### What is required
Filter the data below for the string "handed" and copy each matching line.

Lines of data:
■ ■ ■ ■

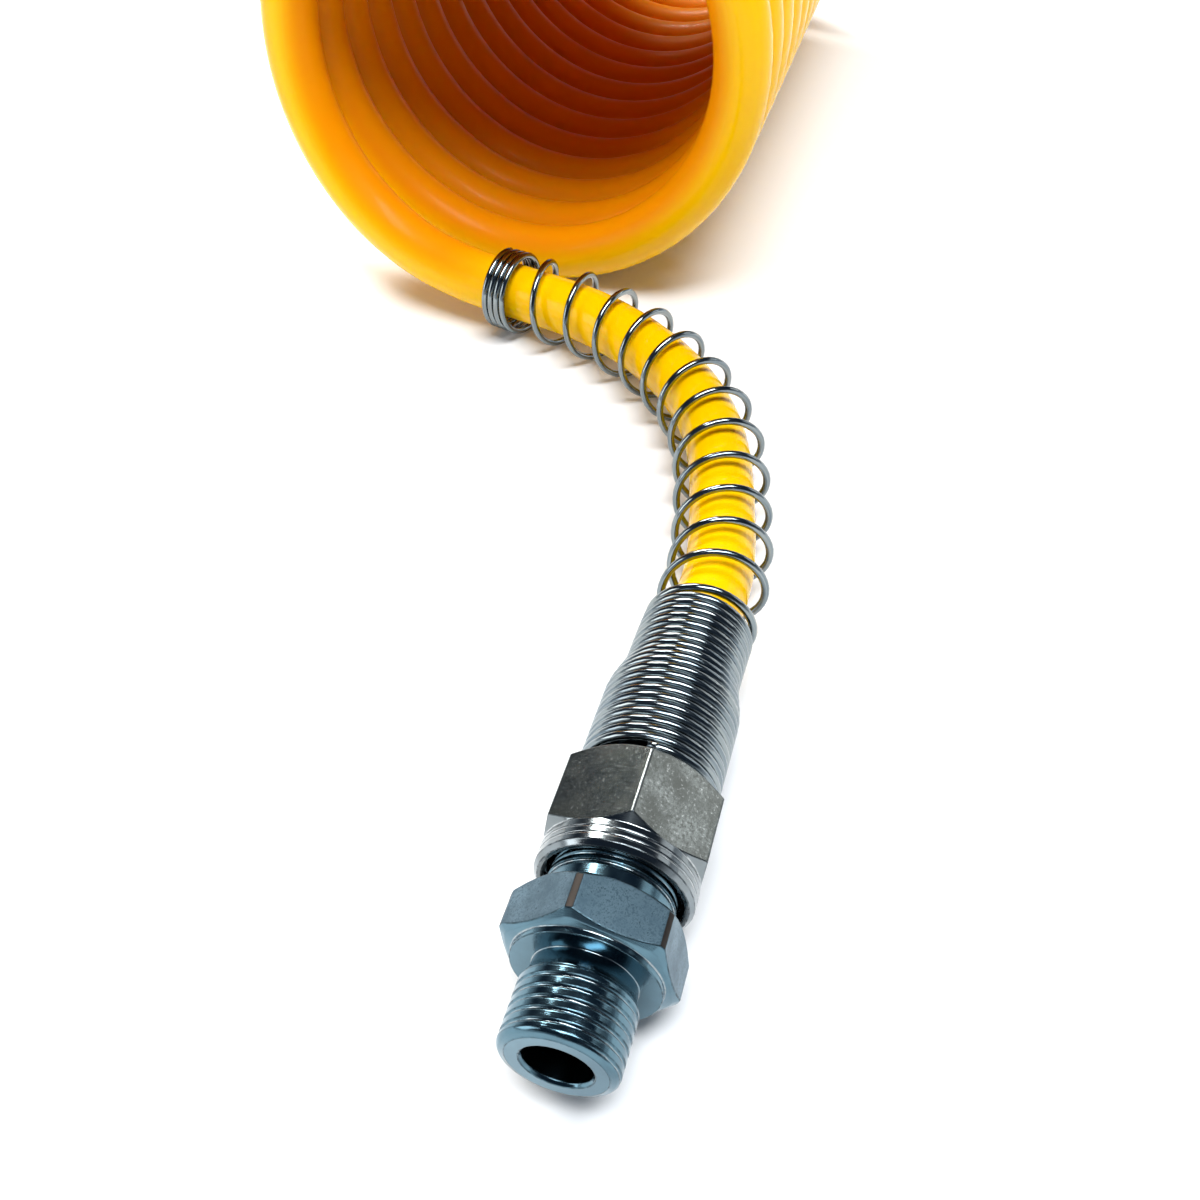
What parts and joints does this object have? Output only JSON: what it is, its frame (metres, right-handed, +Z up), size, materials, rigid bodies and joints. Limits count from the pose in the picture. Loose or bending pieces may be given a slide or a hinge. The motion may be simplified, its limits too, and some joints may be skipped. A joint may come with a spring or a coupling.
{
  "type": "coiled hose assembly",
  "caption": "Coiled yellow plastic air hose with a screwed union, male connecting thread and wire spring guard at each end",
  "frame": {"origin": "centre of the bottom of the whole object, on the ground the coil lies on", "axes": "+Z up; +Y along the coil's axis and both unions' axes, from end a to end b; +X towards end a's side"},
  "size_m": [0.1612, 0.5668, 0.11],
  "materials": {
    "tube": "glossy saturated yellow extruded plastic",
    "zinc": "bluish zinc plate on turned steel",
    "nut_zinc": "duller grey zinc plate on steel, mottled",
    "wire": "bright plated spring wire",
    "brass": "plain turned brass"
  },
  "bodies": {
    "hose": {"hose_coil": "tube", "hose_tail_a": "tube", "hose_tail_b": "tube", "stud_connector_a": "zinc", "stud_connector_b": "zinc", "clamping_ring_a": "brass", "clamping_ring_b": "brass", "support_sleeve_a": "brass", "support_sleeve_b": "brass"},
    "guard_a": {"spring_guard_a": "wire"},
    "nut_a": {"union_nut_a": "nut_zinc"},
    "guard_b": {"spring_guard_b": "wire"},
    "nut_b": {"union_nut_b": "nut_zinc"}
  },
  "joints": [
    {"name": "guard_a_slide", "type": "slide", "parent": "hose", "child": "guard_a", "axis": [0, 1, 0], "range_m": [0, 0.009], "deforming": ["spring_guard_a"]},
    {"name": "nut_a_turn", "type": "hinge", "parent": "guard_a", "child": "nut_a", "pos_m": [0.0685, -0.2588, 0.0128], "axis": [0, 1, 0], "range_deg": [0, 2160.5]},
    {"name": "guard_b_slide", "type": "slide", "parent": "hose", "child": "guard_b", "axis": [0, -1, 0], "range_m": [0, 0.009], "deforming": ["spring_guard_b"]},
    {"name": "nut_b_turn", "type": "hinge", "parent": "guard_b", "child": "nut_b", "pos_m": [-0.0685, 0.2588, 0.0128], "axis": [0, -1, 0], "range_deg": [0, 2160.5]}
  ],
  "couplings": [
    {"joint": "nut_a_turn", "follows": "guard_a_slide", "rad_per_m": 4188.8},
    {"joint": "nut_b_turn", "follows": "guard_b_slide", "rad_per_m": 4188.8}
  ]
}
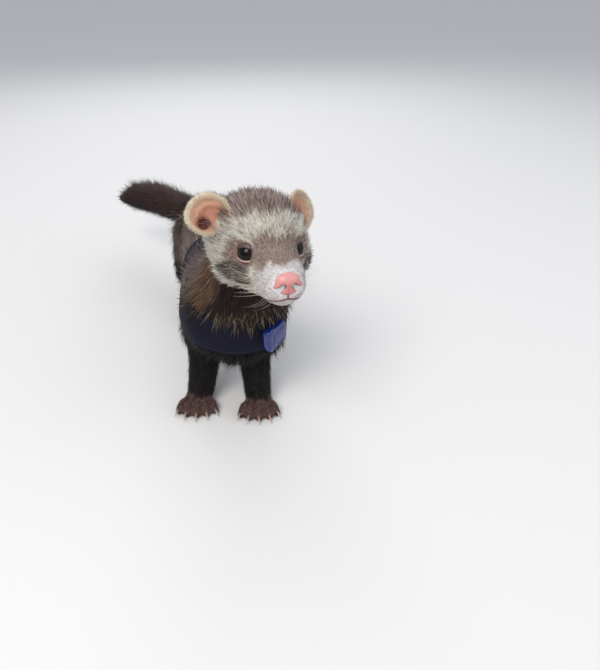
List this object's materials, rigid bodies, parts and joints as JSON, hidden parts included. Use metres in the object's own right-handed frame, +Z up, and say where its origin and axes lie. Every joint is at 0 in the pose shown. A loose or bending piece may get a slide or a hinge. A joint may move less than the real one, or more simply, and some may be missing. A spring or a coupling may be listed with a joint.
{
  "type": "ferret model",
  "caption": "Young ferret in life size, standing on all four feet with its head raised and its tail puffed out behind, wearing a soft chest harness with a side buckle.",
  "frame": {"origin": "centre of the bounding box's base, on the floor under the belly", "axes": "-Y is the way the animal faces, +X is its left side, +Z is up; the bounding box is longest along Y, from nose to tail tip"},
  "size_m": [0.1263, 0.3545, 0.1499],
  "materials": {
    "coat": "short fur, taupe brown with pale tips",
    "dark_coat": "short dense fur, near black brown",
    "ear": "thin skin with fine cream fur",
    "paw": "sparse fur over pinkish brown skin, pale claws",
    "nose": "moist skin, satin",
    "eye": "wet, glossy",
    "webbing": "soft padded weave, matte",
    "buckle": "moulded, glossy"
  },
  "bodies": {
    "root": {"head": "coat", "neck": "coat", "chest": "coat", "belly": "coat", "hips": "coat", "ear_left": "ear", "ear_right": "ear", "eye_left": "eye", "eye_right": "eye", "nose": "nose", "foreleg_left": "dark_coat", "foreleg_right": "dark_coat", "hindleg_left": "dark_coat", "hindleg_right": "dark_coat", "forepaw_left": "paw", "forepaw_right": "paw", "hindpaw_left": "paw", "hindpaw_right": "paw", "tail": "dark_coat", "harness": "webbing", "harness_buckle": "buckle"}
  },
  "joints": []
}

■ ■ ■ ■

### Solution for this task
What parts and joints does this object have? Output only JSON: what it is, its frame (metres, right-handed, +Z up), size, materials, rigid bodies and joints. Limits count from the pose in the picture. Loose or bending pieces may be given a slide or a hinge. The motion may be simplified, its limits too, and some joints may be skipped. A joint may come with a spring or a coupling.
List this object's materials, rigid bodies, parts and joints as JSON, hidden parts included. Use metres in the object's own right-handed frame, +Z up, and say where its origin and axes lie. Every joint is at 0 in the pose shown. A loose or bending piece may get a slide or a hinge. A joint may move less than the real one, or more simply, and some may be missing. A spring or a coupling may be listed with a joint.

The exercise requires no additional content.